Un surveillant, un geôlier, sans doute, dans une attitude attentive et faisant silhouette sur un mur, dans l’ombre, au premier plan — le regarde faire. — Quoi de plus complet que ces deux figures et cette meule ? Quoi de plus intéressant ? Il n’était même pas besoin de mettre ces curieux derrière les barreaux d’une ouverture — la chose était déjà belle et assez belle.
M. Decamps a donc fait une magnifique illustration et de grandioses vignettes à ce poème étrange de Samson — et cette série de dessins où l’on pourrait peut-être blâmer quelques murs et quelques objets trop bien faits, et le mélange minutieux et rusé de la peinture et du crayon — est, à cause même des intentions nouvelles qui y brillent, une des plus belles surprises que nous ait faites cet artiste prodigieux, qui, sans doute, nous en prépare d’autres.
ROBERT FLEURY
M. Robert Fleury reste toujours semblable et égal à lui-même, c’est-à-dire un très bon et très curieux peintre. — Sans avoir précisément un mérite éclatant, et, pour ainsi dire, un genre de génie involontaire comme les premiers maîtres, il possède tout ce que donnent la volonté et le bon goût. La volonté fait une grande partie de sa réputation comme de celle de M. Delaroche. — Il faut que la volonté soit une faculté bien belle et toujours bien fructueuse, pour qu’elle suffise à donner un cachet, un style quelquefois violent à des œuvres méritoires, mais d’un ordre secondaire, comme celles de M. Robert Fleury. — C’est à cette volonté tenace, infatigable et toujours en haleine, que les tableaux de cet artiste doivent leur charme presque sanguinaire. — Le spectateur jouit de l’effort et l’œil boit la sueur. — C’est là surtout, répétons-le, le caractère principal et glorieux de cette peinture, qui, en somme, n’est ni du dessin, quoique M. Robert Fleury dessine très spirituellement, ni de la couleur, quoiqu’il colore vigoureusement ; cela n’est ni l’un ni l’autre, parce que cela n’est pas exclusif. — La couleur est chaude, mais la manière est pénible ; le dessin habile, mais non pas original.
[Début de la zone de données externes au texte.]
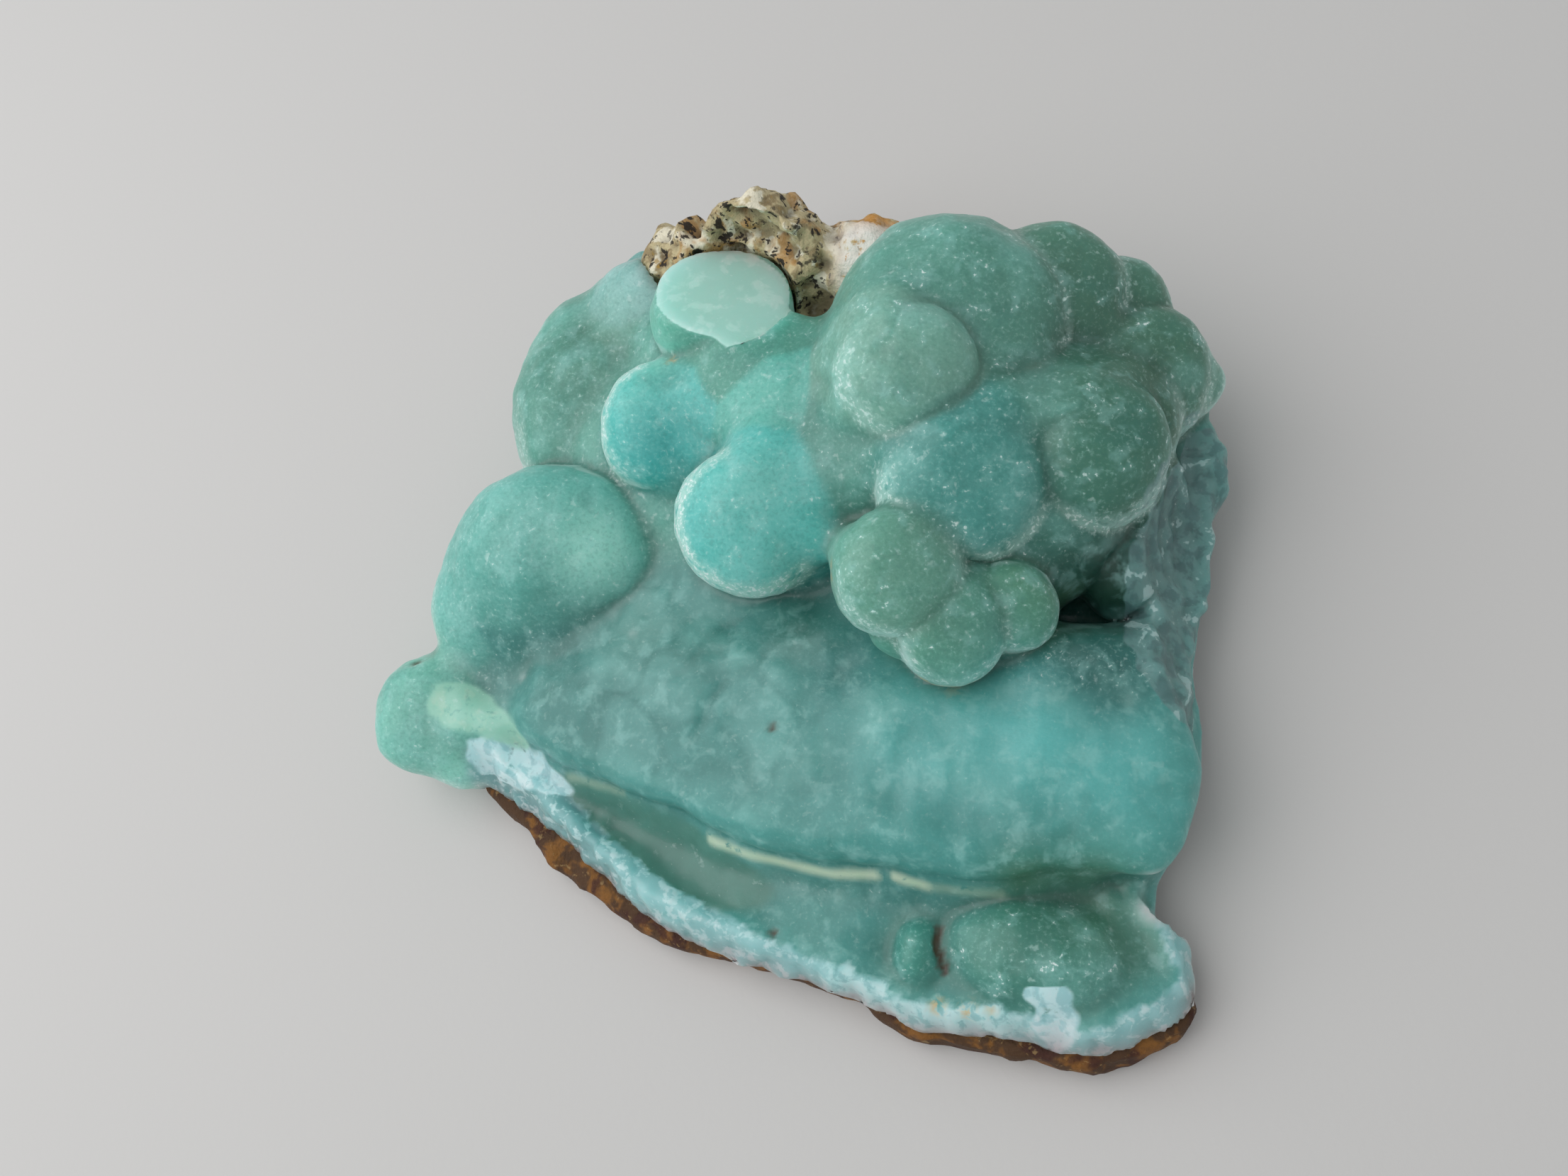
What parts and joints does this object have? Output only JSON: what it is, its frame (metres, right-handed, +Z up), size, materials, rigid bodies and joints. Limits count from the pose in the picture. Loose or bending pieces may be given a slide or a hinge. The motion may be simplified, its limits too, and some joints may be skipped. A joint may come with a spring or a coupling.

Son Marino Faliero rappelle imprudemment un magnifique tableau qui fait partie de nos plus chers souvenirs. — Nous voulons parler du Marino Faliero de M. Delacroix. — La composition était analogue ; mais combien plus de liberté, de franchise et d’abondance !...
Dans l’Auto-da-fé, nous avons remarqué avec plaisir quelques souvenirs de Rubens, habilement transformés. — Les deux condamnés qui brûlent, et le vieillard qui s’avance les mains jointes. — C’est encore là, cette année, le tableau le plus original de M. Robert Fleury. — La composition en est excellente, toutes les intentions louables, presque tous les morceaux sont bien réussis. — Et c’est là surtout que brille cette faculté de volonté cruelle et patiente, dont nous parlions tout à l’heure.